日本では串本のほか3都市にも寄港
さて「クナルアダ」やが4月にイスタンブールを出港、4カ月かけ、親善と訓練を兼ね20カ国、24の都市に寄港するが、日本にはエルトゥールル号が遭難した串本やここ東京、さらに広島、呉と3都市にも寄港する。東京に寄港する途中のソマリア沖アデン湾ではジブチを拠点とし情報収集任務等で活動中の海上自衛隊P-3C哨戒機と親善訓練も行ったし、6月10日には串本市の「エルトゥールル号」慰霊碑前では日土協会総裁でもあられる三笠宮彬子様のご臨席を仰ぎ、岸本周平和歌山県知事、田嶋勝正串本町長、コルクット・ギュンゲン駐日大使やクナルアダのセルカン・ドアン艦長はじめ約130人の乗員も出席、慰霊碑に献花し、犠牲者を追悼した。

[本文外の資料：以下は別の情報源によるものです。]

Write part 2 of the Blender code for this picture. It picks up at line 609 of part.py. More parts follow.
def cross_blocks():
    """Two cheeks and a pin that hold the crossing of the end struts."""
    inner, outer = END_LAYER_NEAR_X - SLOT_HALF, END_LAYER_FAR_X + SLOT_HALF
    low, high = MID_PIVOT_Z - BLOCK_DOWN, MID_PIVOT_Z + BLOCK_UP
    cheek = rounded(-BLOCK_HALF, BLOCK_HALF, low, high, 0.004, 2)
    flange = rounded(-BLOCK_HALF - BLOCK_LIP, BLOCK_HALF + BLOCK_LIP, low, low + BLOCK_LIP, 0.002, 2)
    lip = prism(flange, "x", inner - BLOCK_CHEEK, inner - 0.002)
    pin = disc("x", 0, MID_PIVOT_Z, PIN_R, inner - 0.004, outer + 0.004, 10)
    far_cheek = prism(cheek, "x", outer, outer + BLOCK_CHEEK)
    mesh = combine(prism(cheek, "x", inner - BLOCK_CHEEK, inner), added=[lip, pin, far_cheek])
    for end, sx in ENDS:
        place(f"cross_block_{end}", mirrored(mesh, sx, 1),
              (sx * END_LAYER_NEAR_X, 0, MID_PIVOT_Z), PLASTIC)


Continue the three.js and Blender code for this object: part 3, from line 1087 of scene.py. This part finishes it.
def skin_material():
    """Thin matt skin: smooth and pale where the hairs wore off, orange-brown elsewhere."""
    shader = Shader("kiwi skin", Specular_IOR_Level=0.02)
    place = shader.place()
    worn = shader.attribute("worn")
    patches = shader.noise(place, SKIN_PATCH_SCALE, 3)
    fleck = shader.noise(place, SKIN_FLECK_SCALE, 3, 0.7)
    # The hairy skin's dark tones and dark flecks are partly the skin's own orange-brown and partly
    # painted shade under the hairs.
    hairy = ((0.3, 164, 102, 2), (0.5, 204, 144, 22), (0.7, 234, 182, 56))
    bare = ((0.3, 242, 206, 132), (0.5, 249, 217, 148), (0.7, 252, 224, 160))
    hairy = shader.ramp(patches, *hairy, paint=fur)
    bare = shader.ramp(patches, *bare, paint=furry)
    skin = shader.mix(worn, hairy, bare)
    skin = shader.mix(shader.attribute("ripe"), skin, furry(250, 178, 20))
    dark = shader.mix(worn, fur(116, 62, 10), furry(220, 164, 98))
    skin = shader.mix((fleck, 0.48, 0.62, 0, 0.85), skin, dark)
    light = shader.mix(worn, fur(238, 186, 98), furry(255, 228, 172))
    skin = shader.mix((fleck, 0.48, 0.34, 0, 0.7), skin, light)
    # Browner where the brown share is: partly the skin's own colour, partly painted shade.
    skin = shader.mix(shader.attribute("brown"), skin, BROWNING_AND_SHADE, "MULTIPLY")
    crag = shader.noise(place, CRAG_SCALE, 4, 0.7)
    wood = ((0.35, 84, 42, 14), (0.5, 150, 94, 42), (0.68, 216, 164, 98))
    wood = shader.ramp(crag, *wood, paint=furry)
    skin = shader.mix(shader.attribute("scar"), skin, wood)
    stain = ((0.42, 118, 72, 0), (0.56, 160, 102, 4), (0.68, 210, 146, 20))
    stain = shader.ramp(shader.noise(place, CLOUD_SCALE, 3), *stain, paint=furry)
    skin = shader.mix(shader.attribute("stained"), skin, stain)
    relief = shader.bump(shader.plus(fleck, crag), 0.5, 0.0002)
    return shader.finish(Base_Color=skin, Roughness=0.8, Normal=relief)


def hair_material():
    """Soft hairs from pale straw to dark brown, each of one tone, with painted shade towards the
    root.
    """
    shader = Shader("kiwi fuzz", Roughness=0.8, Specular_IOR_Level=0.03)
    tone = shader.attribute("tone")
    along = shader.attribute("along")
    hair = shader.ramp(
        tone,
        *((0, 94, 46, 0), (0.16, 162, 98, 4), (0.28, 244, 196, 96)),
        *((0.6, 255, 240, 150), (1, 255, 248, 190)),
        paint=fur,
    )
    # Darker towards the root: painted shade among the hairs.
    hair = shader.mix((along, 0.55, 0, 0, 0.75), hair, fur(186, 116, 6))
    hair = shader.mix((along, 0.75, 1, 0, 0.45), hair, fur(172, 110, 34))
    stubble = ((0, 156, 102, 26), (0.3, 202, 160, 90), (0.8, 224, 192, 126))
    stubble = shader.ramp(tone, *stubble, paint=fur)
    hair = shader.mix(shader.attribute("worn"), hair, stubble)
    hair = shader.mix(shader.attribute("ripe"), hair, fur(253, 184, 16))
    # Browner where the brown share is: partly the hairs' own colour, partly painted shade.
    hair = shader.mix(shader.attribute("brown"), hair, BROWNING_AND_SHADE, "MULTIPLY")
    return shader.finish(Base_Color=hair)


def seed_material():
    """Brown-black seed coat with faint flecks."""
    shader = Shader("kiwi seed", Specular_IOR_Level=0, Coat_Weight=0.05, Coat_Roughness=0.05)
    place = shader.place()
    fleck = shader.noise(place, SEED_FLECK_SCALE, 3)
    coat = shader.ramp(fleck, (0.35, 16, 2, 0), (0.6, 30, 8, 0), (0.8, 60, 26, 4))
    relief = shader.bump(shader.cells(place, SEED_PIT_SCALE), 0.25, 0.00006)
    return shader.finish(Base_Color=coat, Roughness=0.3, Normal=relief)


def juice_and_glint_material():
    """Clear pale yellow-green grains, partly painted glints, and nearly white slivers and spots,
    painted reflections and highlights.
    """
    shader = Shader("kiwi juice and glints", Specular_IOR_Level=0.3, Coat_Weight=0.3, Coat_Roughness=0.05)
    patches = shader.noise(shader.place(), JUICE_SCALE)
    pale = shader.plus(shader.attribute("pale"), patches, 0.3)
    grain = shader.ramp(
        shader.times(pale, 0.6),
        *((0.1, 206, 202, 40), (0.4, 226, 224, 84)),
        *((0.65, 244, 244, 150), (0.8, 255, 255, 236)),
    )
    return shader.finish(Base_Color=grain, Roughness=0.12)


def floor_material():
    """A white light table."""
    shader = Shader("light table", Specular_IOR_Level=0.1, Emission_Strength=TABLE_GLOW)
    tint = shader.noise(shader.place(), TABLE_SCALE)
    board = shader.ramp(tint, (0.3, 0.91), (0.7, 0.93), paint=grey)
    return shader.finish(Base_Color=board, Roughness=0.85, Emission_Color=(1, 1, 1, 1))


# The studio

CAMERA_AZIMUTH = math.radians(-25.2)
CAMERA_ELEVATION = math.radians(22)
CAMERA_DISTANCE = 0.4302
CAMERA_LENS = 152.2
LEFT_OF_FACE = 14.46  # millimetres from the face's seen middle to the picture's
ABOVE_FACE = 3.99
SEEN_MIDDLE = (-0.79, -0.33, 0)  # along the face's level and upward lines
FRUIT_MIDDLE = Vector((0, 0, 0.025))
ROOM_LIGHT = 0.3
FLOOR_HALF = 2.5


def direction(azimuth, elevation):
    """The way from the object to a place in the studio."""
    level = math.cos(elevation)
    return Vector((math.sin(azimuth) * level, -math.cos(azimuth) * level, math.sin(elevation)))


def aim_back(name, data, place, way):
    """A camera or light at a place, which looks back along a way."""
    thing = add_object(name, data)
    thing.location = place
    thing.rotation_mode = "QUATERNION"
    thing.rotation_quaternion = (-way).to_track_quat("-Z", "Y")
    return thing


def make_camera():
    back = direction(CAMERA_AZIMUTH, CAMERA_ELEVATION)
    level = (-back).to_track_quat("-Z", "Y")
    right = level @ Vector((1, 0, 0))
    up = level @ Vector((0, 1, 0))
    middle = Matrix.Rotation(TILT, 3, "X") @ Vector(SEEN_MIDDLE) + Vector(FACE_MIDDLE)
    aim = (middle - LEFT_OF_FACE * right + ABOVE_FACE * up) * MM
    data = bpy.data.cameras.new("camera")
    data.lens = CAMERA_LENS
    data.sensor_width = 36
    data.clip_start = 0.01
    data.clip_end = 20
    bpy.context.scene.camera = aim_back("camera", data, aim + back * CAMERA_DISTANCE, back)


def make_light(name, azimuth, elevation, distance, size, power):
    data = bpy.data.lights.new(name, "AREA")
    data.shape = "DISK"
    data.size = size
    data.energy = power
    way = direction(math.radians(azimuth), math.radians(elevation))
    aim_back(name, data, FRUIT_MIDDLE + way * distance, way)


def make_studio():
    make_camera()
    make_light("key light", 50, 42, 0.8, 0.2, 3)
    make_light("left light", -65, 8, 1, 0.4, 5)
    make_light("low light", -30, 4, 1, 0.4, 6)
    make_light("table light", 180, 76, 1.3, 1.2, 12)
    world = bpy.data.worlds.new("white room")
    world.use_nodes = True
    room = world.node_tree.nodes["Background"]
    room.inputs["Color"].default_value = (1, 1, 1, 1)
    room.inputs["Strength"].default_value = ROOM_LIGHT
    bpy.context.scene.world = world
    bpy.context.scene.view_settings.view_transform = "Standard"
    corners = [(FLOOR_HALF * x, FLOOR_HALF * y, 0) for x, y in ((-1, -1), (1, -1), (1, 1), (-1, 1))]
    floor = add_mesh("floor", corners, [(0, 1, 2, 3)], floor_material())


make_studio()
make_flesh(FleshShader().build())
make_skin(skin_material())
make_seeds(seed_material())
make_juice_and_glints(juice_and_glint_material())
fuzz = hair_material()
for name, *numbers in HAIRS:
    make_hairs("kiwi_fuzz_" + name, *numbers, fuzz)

東京でもこの親日国家トルコの新鋭艦の人気や関心は高く、不肖・宮嶋が取材した14日金曜日に行われた一般公開は午前10時から12時までの半日だけで740人が訪れた。
ウクライナに輸出される予定だった姉妹艦
さてと、ここから先はちょいときな臭くなるが、じつはこのクナルアダ、ステルス性を備えた独特のシルエットが特徴の他、排水量2400トンのコルベットのこのどんがらで最高速31ノット(約57キロ)はまあ常識的なんやが、艦首に76ミリ速射砲、8基のトルコ国産ミサイルも含むハープーン対艦ミサイル、多連装短距離対空ミサイル発射機SeaRAM1基、連装魚雷発射管2機、さらに後部のヘリ格納庫には撮影は認められなかったがシーホーク1機、さらにさらに甲板四隅には前の大戦時のドイツ軍のMG42機関銃と同型のMG3機関銃まで備えられているとまあトップヘビーというかハリネズミ状態であった。このクナルアダと姉妹艦のアダ級コルベットをトルコはウクライナに輸出する予定で建造も進んでいたが、ロシア軍によるウクライナ侵攻でストップしたまま。

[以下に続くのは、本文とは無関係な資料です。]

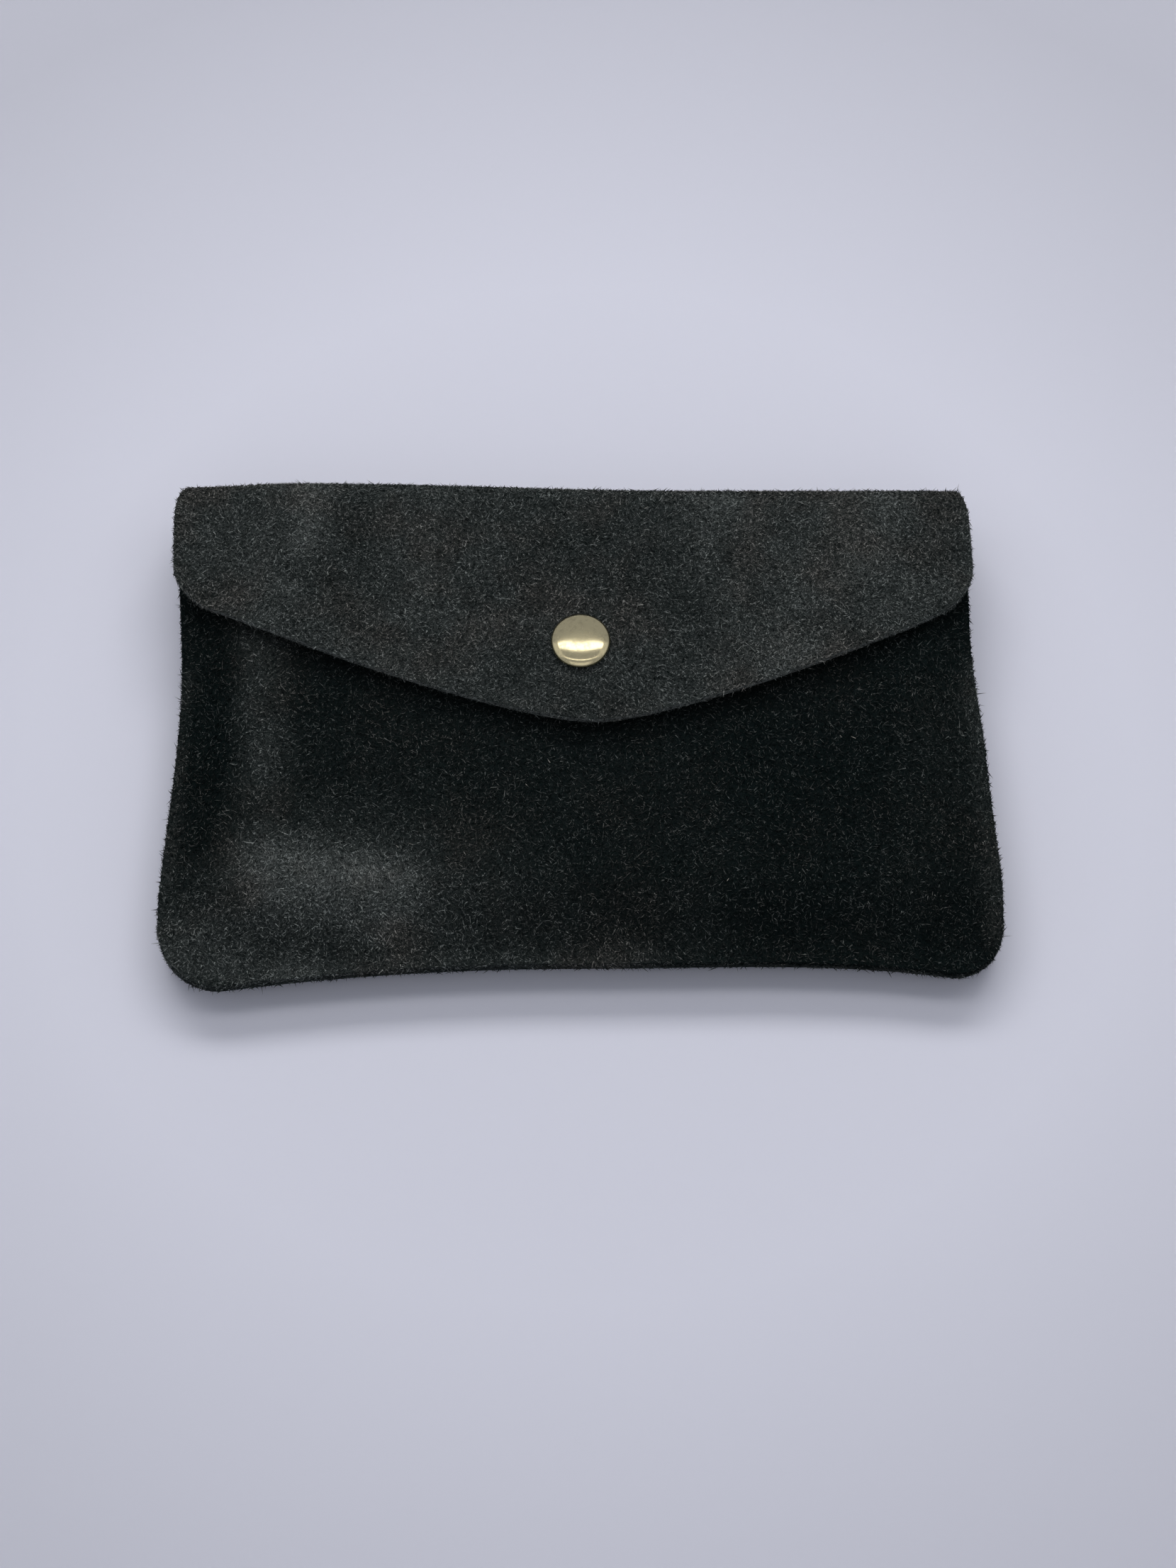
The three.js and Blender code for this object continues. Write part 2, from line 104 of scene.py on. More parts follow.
# ---- Shape of the worn leather ----
WAIST_INSET = 2.2
FOLD_INSET = HALF - FOLD_HIGH[0]
FLARE_HEIGHT = 14
CORNER = {-1: 11.0, 1: 8.5}  # left and right bottom corner
BOTTOM_RISE = 4.3
BOTTOM_RISE_REACH = 30
RIGHT_LIFT = 2.4  # the right bottom corner has drawn up by this much
FLAP_SIDE = FLAP_HIGH[0]
FLAP_SLOPE = (0.23, 0.26)  # of the flap's lower edge left and right of its tip
FLAP_CURVE = 0.0018
TIP_SHIFT = 2.4
TIP_ROUND = 7
SHOULDER = 11
LIP = 1.6  # flat edge of the two layers at the bottom seam
PLY_GAP = 0.05  # between each layer and the seam
SIDE_PRESS = (0.62, 0.42)  # share of its height that the front loses at its left and right side
SIDE_CURL = 0.9  # rise of the back's side edges
GUSSET_DEPTH = 12
LINING = 0.8


# ---- Stage, in metres ----
FLOOR_LIGHT_FALLOFF = (0.10, 0.19)  # distances over which the floor darkens: painted falloff of the light away from the purse
FLOOR_SHADE = 0.78
ROOM_COLOUR = (0.86, 0.90, 1.0, 1)
ROOM_LIGHT = 0.30
LAMP_COLOUR = (1.0, 0.985, 0.965)
LAMPS = {  # name: place, width, depth, power
    "far_strip": ((0, 0.20, 0.66), 1.1, 0.16, 1.05),
    "far_panel": ((0, 1.30, 1.15), 2.0, 0.45, 17.4),
    "near_strip": ((0, -0.24, 0.66), 1.0, 0.03, 0.22),
    "near_panel": ((0, -1.2, 0.8), 1.6, 0.8, 1.2),
    "left_panel": ((-0.9, 0.0, 0.6), 0.8, 0.8, 0.42),
    "right_panel": ((0.9, 0.0, 0.6), 0.8, 0.8, 0.42),
}
CAMERA_PLACE = (0.0013, -0.1784, 0.3846)

# ---- Strokes over the leather: strength, start, end, width ----
FRONT_PUFFS = (
    (0.35, (-60, 26), (-58, -26), 4.5),
    (0.45, (-58, -26), (-36, -34), 7),
    (0.25, (56, 8), (60, -30), 5),
    (-0.35, (34, -8), (48, -26), 8),
)
FLAP_CREASES = (
    (0.30, (-48, 44), (-51, 30), 3.0),
    (0.22, (24, 44), (20, 34), 3.5),
    (0.25, (53, 42), (49, 26), 4.0),
    (0.14, (-36, 17.5), (-7, 16.5), 1.6),
    (-0.22, (-42, 40), (-38, 22), 4.0),
)
FLAP_LIGHT_AND_NAP_STROKES = (  # painted highlight on the crease ridges and painted shade in the dent, with light where the nap stands and dark where it is pressed
    (0.50, (-48, 44), (-50, 33), 3.0),
    (0.26, (28, 43), (22, 36), 4),
    (0.14, (54, 40), (49, 28), 5),
    (0.12, (-36, 18), (-7, 17), 2.2),
    (-0.12, (-43, 38), (-38, 16), 6),
    (-0.08, (-10, 36), (12, 30), 11),
    (0.09, (-40, 10), (-10, 0), 4),
    (0.07, (10, 0), (50, 14), 4),
)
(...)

もし、このアダ級コルベットがウクライナ軍の艦艇として黒海に配備されていたなら、果たしてプーチンはウクライナ侵攻に踏み切ったか否か、まあ少なくとも黒海の戦況は大きく変わっていたかもしれん。それでもウクライナの前線ではトルコ製の攻撃型無人機「バイラクタル」が大きな戦果をあげ、ロシア軍の脅威となっている。そんなトルコもオランダ同様NATO加盟国、それながらロシアともうまく立ちまわっているのが現状である。
しかし、現在の日本政府や自治体にはトルコやフィンランド、台湾などの親日国に信頼されるに足る資格や政策はあるのか。ロシアに堂々と立ち向かった明治政府の政治家や軍人が持っていた戦略や気概があるのだろうか?